Any deck that relies specifically on a certain dude’s card text is always going to be vulnerable to something. It’s harder to make money off this home than it is for most others. I personally find Protection Racket to be the most powerful of the new homes.

3 Likes

Talking to another friend who plays Doomtown, I had another view of why I don’t like this home.

It’s way too safe to use. None of your dudes have to be outside of home to use it (and since Town Square is a place most decks want to put a dude or three, someone will almost always be adjacent to your home).

The only other homes that don’t have any real risk to the user are 108 Worldly Desires (which got a nerf), Abram’s Crusaders (a much weaker ability, requiring dudes to have other cards to do anything else with), Gateway to Beyond, 108 Righteous Bandits (as it can pull a dude out of risk), and The Sanitorium.

Everything else requires you to either boot a dude (thus taking them out of movement consideration without other cards) or move them somewhere outside of the safety of home (typically town square), or it’s Gadgetorium, which is still one of my least favorite homes.

I’m curious as to if anyone else evaluates ‘risk’ as a factor in home abilities too, or if it’s just me.

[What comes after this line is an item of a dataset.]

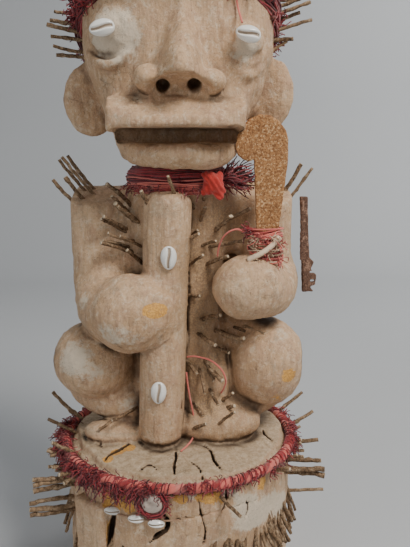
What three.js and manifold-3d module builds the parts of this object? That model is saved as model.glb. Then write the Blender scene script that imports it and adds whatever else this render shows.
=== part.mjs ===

Same as others, I don’t find this home to be overpowered. Yes, it does shot down certain cards, which, might be game in the end, but I find it quite easy to dodge the rest of the ability. Compared to fx Justice which can be as devastating.
I remember ppl being quite happy about it countering Jake when it was released. I think calling for an errata is overdoing it. I’ve played more games with Brotherhood where it wasn’t really a factor then where I felt it won me the game.
It would be much more interesting to help Karl and his clowns if this is a major problem. As I see it Aboms could use some tournament help anyways :wink:

There will always be cards that counter other strategies. Rock-scissor-paper.